■ REQUIRED TASK ■
Give the records back in full, exactly as they read.

■ DATA FOR THE TASK ■
──────────
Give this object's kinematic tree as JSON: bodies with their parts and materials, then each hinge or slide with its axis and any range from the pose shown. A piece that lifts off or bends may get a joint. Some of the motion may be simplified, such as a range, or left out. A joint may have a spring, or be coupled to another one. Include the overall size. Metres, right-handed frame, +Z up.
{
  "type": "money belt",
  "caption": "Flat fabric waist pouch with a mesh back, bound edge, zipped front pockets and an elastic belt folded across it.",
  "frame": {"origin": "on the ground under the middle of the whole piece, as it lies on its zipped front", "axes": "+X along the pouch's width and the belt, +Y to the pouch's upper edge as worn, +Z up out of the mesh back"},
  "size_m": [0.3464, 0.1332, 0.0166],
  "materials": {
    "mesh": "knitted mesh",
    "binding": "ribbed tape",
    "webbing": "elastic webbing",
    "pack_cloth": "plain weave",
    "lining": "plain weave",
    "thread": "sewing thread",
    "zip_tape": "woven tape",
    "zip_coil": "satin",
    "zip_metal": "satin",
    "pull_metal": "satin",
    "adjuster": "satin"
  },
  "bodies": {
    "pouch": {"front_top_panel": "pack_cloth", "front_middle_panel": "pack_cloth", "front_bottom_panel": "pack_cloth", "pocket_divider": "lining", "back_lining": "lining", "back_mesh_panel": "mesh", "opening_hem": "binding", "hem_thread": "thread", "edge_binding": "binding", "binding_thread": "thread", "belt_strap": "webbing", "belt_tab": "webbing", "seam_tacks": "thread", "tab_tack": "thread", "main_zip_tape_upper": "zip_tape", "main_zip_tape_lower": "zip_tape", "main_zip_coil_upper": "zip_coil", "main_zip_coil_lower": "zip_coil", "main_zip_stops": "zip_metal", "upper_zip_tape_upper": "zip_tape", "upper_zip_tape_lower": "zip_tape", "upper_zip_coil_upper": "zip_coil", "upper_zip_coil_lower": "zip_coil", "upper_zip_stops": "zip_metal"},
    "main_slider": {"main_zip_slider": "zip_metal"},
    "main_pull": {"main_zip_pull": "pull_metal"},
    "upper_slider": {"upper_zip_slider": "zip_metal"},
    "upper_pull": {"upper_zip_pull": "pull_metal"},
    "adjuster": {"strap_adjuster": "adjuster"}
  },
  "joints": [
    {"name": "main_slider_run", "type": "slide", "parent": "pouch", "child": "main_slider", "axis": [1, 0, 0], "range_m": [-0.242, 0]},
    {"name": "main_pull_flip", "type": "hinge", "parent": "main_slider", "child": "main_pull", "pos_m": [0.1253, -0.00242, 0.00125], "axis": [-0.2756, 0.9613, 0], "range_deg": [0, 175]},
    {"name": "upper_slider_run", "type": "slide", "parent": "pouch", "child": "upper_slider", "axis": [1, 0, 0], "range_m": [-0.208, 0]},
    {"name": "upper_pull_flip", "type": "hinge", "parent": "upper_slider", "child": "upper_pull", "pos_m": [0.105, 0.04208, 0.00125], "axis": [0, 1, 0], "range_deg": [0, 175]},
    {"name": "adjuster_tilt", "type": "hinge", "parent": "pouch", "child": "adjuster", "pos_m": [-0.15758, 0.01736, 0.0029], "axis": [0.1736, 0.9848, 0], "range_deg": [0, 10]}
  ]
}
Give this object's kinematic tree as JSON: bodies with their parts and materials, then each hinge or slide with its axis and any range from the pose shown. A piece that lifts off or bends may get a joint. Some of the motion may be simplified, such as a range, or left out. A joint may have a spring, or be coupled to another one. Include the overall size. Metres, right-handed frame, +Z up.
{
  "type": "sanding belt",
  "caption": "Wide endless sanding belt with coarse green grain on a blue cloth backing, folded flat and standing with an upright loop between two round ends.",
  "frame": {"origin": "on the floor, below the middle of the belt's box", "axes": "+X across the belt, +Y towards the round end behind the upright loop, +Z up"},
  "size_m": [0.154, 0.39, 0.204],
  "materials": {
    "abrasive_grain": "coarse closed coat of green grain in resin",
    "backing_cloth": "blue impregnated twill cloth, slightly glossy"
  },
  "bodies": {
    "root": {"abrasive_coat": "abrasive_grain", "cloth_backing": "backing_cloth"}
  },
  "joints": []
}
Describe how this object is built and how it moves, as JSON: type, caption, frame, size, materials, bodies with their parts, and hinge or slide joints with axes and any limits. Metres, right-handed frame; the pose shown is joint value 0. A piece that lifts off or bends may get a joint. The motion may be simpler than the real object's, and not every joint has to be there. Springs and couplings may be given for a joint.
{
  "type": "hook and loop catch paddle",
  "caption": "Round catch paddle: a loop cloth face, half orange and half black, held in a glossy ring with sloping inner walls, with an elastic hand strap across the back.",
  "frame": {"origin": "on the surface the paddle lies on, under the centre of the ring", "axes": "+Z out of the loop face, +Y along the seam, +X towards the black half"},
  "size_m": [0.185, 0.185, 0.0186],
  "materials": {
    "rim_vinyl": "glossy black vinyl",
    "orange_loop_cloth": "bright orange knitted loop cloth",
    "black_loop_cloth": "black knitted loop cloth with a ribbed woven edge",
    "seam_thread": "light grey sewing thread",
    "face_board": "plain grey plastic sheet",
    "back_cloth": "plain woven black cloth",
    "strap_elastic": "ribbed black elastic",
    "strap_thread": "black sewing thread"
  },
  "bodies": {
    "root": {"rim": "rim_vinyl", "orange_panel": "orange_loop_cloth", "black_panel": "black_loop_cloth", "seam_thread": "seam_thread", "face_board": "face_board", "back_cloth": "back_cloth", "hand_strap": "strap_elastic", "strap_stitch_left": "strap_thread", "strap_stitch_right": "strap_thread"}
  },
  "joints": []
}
──────────
■ PROBLEM SOLUTION ■
Give this object's kinematic tree as JSON: bodies with their parts and materials, then each hinge or slide with its axis and any range from the pose shown. A piece that lifts off or bends may get a joint. Some of the motion may be simplified, such as a range, or left out. A joint may have a spring, or be coupled to another one. Include the overall size. Metres, right-handed frame, +Z up.
{
  "type": "money belt",
  "caption": "Flat fabric waist pouch with a mesh back, bound edge, zipped front pockets and an elastic belt folded across it.",
  "frame": {"origin": "on the ground under the middle of the whole piece, as it lies on its zipped front", "axes": "+X along the pouch's width and the belt, +Y to the pouch's upper edge as worn, +Z up out of the mesh back"},
  "size_m": [0.3464, 0.1332, 0.0166],
  "materials": {
    "mesh": "knitted mesh",
    "binding": "ribbed tape",
    "webbing": "elastic webbing",
    "pack_cloth": "plain weave",
    "lining": "plain weave",
    "thread": "sewing thread",
    "zip_tape": "woven tape",
    "zip_coil": "satin",
    "zip_metal": "satin",
    "pull_metal": "satin",
    "adjuster": "satin"
  },
  "bodies": {
    "pouch": {"front_top_panel": "pack_cloth", "front_middle_panel": "pack_cloth", "front_bottom_panel": "pack_cloth", "pocket_divider": "lining", "back_lining": "lining", "back_mesh_panel": "mesh", "opening_hem": "binding", "hem_thread": "thread", "edge_binding": "binding", "binding_thread": "thread", "belt_strap": "webbing", "belt_tab": "webbing", "seam_tacks": "thread", "tab_tack": "thread", "main_zip_tape_upper": "zip_tape", "main_zip_tape_lower": "zip_tape", "main_zip_coil_upper": "zip_coil", "main_zip_coil_lower": "zip_coil", "main_zip_stops": "zip_metal", "upper_zip_tape_upper": "zip_tape", "upper_zip_tape_lower": "zip_tape", "upper_zip_coil_upper": "zip_coil", "upper_zip_coil_lower": "zip_coil", "upper_zip_stops": "zip_metal"},
    "main_slider": {"main_zip_slider": "zip_metal"},
    "main_pull": {"main_zip_pull": "pull_metal"},
    "upper_slider": {"upper_zip_slider": "zip_metal"},
    "upper_pull": {"upper_zip_pull": "pull_metal"},
    "adjuster": {"strap_adjuster": "adjuster"}
  },
  "joints": [
    {"name": "main_slider_run", "type": "slide", "parent": "pouch", "child": "main_slider", "axis": [1, 0, 0], "range_m": [-0.242, 0]},
    {"name": "main_pull_flip", "type": "hinge", "parent": "main_slider", "child": "main_pull", "pos_m": [0.1253, -0.00242, 0.00125], "axis": [-0.2756, 0.9613, 0], "range_deg": [0, 175]},
    {"name": "upper_slider_run", "type": "slide", "parent": "pouch", "child": "upper_slider", "axis": [1, 0, 0], "range_m": [-0.208, 0]},
    {"name": "upper_pull_flip", "type": "hinge", "parent": "upper_slider", "child": "upper_pull", "pos_m": [0.105, 0.04208, 0.00125], "axis": [0, 1, 0], "range_deg": [0, 175]},
    {"name": "adjuster_tilt", "type": "hinge", "parent": "pouch", "child": "adjuster", "pos_m": [-0.15758, 0.01736, 0.0029], "axis": [0.1736, 0.9848, 0], "range_deg": [0, 10]}
  ]
}
Give this object's kinematic tree as JSON: bodies with their parts and materials, then each hinge or slide with its axis and any range from the pose shown. A piece that lifts off or bends may get a joint. Some of the motion may be simplified, such as a range, or left out. A joint may have a spring, or be coupled to another one. Include the overall size. Metres, right-handed frame, +Z up.
{
  "type": "sanding belt",
  "caption": "Wide endless sanding belt with coarse green grain on a blue cloth backing, folded flat and standing with an upright loop between two round ends.",
  "frame": {"origin": "on the floor, below the middle of the belt's box", "axes": "+X across the belt, +Y towards the round end behind the upright loop, +Z up"},
  "size_m": [0.154, 0.39, 0.204],
  "materials": {
    "abrasive_grain": "coarse closed coat of green grain in resin",
    "backing_cloth": "blue impregnated twill cloth, slightly glossy"
  },
  "bodies": {
    "root": {"abrasive_coat": "abrasive_grain", "cloth_backing": "backing_cloth"}
  },
  "joints": []
}
Describe how this object is built and how it moves, as JSON: type, caption, frame, size, materials, bodies with their parts, and hinge or slide joints with axes and any limits. Metres, right-handed frame; the pose shown is joint value 0. A piece that lifts off or bends may get a joint. The motion may be simpler than the real object's, and not every joint has to be there. Springs and couplings may be given for a joint.
{
  "type": "hook and loop catch paddle",
  "caption": "Round catch paddle: a loop cloth face, half orange and half black, held in a glossy ring with sloping inner walls, with an elastic hand strap across the back.",
  "frame": {"origin": "on the surface the paddle lies on, under the centre of the ring", "axes": "+Z out of the loop face, +Y along the seam, +X towards the black half"},
  "size_m": [0.185, 0.185, 0.0186],
  "materials": {
    "rim_vinyl": "glossy black vinyl",
    "orange_loop_cloth": "bright orange knitted loop cloth",
    "black_loop_cloth": "black knitted loop cloth with a ribbed woven edge",
    "seam_thread": "light grey sewing thread",
    "face_board": "plain grey plastic sheet",
    "back_cloth": "plain woven black cloth",
    "strap_elastic": "ribbed black elastic",
    "strap_thread": "black sewing thread"
  },
  "bodies": {
    "root": {"rim": "rim_vinyl", "orange_panel": "orange_loop_cloth", "black_panel": "black_loop_cloth", "seam_thread": "seam_thread", "face_board": "face_board", "back_cloth": "back_cloth", "hand_strap": "strap_elastic", "strap_stitch_left": "strap_thread", "strap_stitch_right": "strap_thread"}
  },
  "joints": []
}